A Final Thought from Bill Whittle

by Bryan Strawser · Nov 2, 2004

The always eloquent Bill Whittle over at Eject! Eject! Eject! has this missive about today’s election:

On Tuesday, Americans will choose between the conservative hawk from Texas, and the conservative hawk from Massachusetts. Both are running on a platform to strengthen the military and track down terrorists wherever they may live. Draw your own conclusions about who has the most convincing track record in this regard.
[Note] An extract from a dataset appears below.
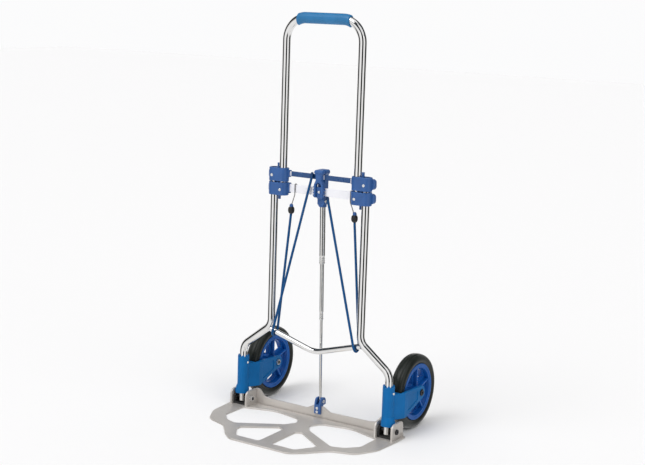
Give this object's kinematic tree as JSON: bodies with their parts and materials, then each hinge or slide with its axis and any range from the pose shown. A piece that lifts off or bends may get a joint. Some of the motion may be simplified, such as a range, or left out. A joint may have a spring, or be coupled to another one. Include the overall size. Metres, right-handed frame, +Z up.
{
  "type": "folding luggage cart",
  "caption": "Folding two-wheeled luggage cart with a telescopic tube handle, spoked folding toe plate, swing-in wheels, a latch, a telescopic rod and elastic cords.",
  "frame": {"origin": "centre of the cart's footprint, on the floor", "axes": "+Z up along the side tubes, +Y from the toe plate towards the wheels, +X to the right seen from the toe plate"},
  "size_m": [0.48, 0.432, 0.976],
  "materials": {
    "chrome_tube": "bright chrome plating",
    "rod_steel": "plated steel",
    "block_plastic": "moulded, fine texture",
    "bar_aluminium": "anodised, bright",
    "sleeve_plastic": "smooth film",
    "nylon": "moulded nylon",
    "rivet_steel": "zinc plated",
    "spring_steel": "spring wire",
    "cast_plate": "satin cast aluminium",
    "grip_plastic": "soft-touch moulding",
    "black_liner": "moulded rubber",
    "black_bolt": "black oxide",
    "fork_plastic": "moulded, fine texture",
    "hub_plastic": "moulded, satin",
    "tyre_rubber": "solid rubber",
    "cord_fabric": "woven sheath",
    "ball_plastic": "moulded",
    "clip_plastic": "moulded"
  },
  "bodies": {
    "frame": {"side_tube_left": "chrome_tube", "side_tube_right": "chrome_tube", "cross_tube": "chrome_tube", "upper_block_left": "block_plastic", "upper_block_right": "block_plastic", "upper_crossbar": "bar_aluminium", "crossbar_sleeves": "sleeve_plastic", "handle_bushes": "nylon", "upper_block_rivets": "rivet_steel"},
    "toe": {"toe_plate": "cast_plate", "lug_liner_left": "black_liner", "lug_liner_right": "black_liner", "hinge_bolt_left": "black_bolt", "hinge_bolt_right": "black_bolt", "hinge_nut_left": "rivet_steel", "hinge_nut_right": "rivet_steel", "rod_link": "block_plastic", "link_pins": "rivet_steel", "link_rivets": "rivet_steel"},
    "handle": {"handle_tube": "chrome_tube", "handle_grip": "grip_plastic", "lower_block_left": "block_plastic", "lower_block_right": "block_plastic", "lower_crossbar": "bar_aluminium", "side_bushes": "nylon", "lower_block_rivets": "rivet_steel", "rod_socket": "block_plastic", "socket_rivet": "rivet_steel", "cord_stud": "rivet_steel", "latch_pin": "rivet_steel", "latch_spring": "spring_steel", "bungee_left": "cord_fabric", "bungee_right": "cord_fabric", "bungee_ball_left": "ball_plastic", "bungee_ball_right": "ball_plastic", "bungee_hook_left": "spring_steel", "bungee_hook_right": "spring_steel", "bungee_clip_left": "clip_plastic", "bungee_clip_right": "clip_plastic"},
    "latch": {"latch_lever": "block_plastic"},
    "rod_top": {"rod_upper": "rod_steel"},
    "rod_middle": {"rod_mid": "rod_steel"},
    "rod_bottom": {"rod_lower": "rod_steel"},
    "fork_left": {"fork_left": "fork_plastic", "fork_pin_left": "nylon", "axle_bolt_left": "black_bolt", "axle_nut_left": "rivet_steel"},
    "wheel_left": {"wheel_hub_left": "hub_plastic", "axle_bush_left": "nylon", "tyre_left": "tyre_rubber"},
    "fork_right": {"fork_right": "fork_plastic", "fork_pin_right": "nylon", "axle_bolt_right": "black_bolt", "axle_nut_right": "rivet_steel"},
    "wheel_right": {"wheel_hub_right": "hub_plastic", "axle_bush_right": "nylon", "tyre_right": "tyre_rubber"}
  },
  "joints": [
    {"name": "handle_slide", "type": "slide", "parent": "frame", "child": "handle", "axis": [0, 0, 1], "range_m": [-0.275, 0], "deforming": ["bungee_left", "bungee_right"]},
    {"name": "toe_fold", "type": "hinge", "parent": "frame", "child": "toe", "pos_m": [0, 0.011, 0.022], "axis": [1, 0, 0], "range_deg": [-90, 0]},
    {"name": "fork_fold_left", "type": "hinge", "parent": "frame", "child": "fork_left", "pos_m": [-0.208, 0.011, 0.09], "axis": [0, 0, 1], "range_deg": [-90, 0]},
    {"name": "fork_fold_right", "type": "hinge", "parent": "frame", "child": "fork_right", "pos_m": [0.208, 0.011, 0.09], "axis": [0, 0, 1], "range_deg": [0, 90]},
    {"name": "wheel_spin_left", "type": "hinge", "parent": "fork_left", "child": "wheel_left", "pos_m": [-0.208, 0.126, 0.09], "axis": [1, 0, 0], "continuous": true},
    {"name": "wheel_spin_right", "type": "hinge", "parent": "fork_right", "child": "wheel_right", "pos_m": [0.208, 0.126, 0.09], "axis": [1, 0, 0], "continuous": true},
    {"name": "latch_tilt", "type": "hinge", "parent": "handle", "child": "latch", "pos_m": [0, 0.0115, 0.554], "axis": [1, 0, 0], "range_deg": [0, 12], "stiffness_Nm_per_rad": 0.3, "springref_deg": -11.46},
    {"name": "rod_drop", "type": "slide", "parent": "handle", "child": "rod_top", "axis": [0, -0.0351, 0.9994], "range_m": [-0.0551, 0]},
    {"name": "rod_mid_slide", "type": "slide", "parent": "rod_top", "child": "rod_middle", "axis": [0, -0.0351, 0.9994], "range_m": [0, 0.1376]},
    {"name": "rod_lower_slide", "type": "slide", "parent": "rod_middle", "child": "rod_bottom", "axis": [0, -0.0351, 0.9994], "range_m": [0, 0.1376]}
  ],
  "couplings": [
    {"joint": "fork_fold_left", "follows": "toe_fold", "ratio": 1},
    {"joint": "fork_fold_right", "follows": "toe_fold", "ratio": -1},
    {"joint": "rod_drop", "follows": "toe_fold", "m_per_rad": 0.035014},
    {"joint": "rod_mid_slide", "follows": "handle_slide", "ratio": -0.5},
    {"joint": "rod_lower_slide", "follows": "handle_slide", "ratio": -0.5}
  ]
}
I have tried to make clear the reasons I have, and continue to support, President Bush. Despite his many faults, he seems to understand that the only nations serious about this fight are already in the field at our side. We have recovered from budget deficits before. We have been debating abortion and gay rights and all the other lifestyle issues for decades, and these debates will not go away if John Kerry is elected.

I will be able to live with a Kerry Presidency. But what tortures me is the thought that this country is no longer capable of doing hard, dirty work — that we have reached the point where nothing difficult is attainable because the cost is something less than free.
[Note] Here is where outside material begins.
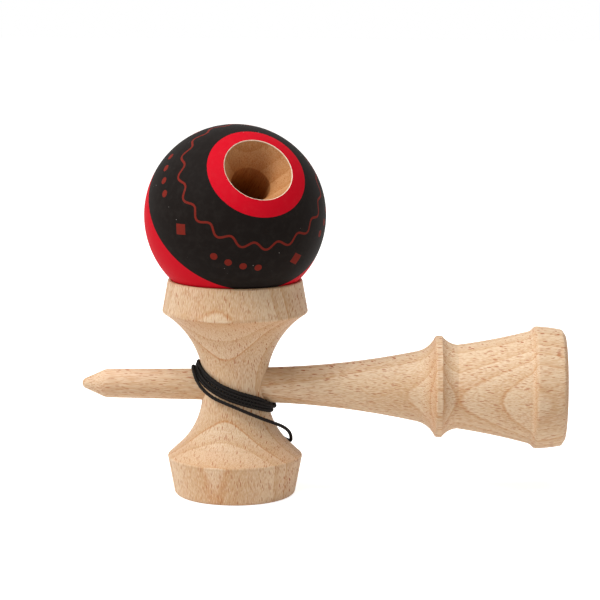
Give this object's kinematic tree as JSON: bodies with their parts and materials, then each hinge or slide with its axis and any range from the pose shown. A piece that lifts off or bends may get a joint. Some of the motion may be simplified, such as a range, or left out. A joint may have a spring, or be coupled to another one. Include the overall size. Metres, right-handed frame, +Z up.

I believe, from a reading of the history and the very words of the leaders of North Vietnam, that John Kerry was instrumental in convincing them that if they were able to hang on and inflict enough American casualties, eventually we would tire and go home.

I further believe that history shows that the Ayatollah Khomeini had our number in this regard, and I regard the start of this current conflict as the day they overran the US Embassy in Tehran, to which our response was…what?

The murdering, beheading savages who are trying to steal victory from defeat in the American ballot box have seen these lessons of Vietnam, and Iran, and Somalia, and they are — and have openly said they are — doing their best to kill as many Americans as they can to win this election for the man they certainly seem to fear less. That tells me something.

[…]

President Bush has already done much to re-program our mortal enemies assumptions about our determination to finish what we start, no matter the cost. Three dangerous enemies have fallen during his watch — Afghanistan, Iraq and Libya. The first two were predicted to cause American streets to run red with blood as the Jihadists took their vengeance upon us. In the three years since 9/11, there have been no terrorist attacks on this country. That is a record to be proud of, and one that deserves the reward of my vote, at least.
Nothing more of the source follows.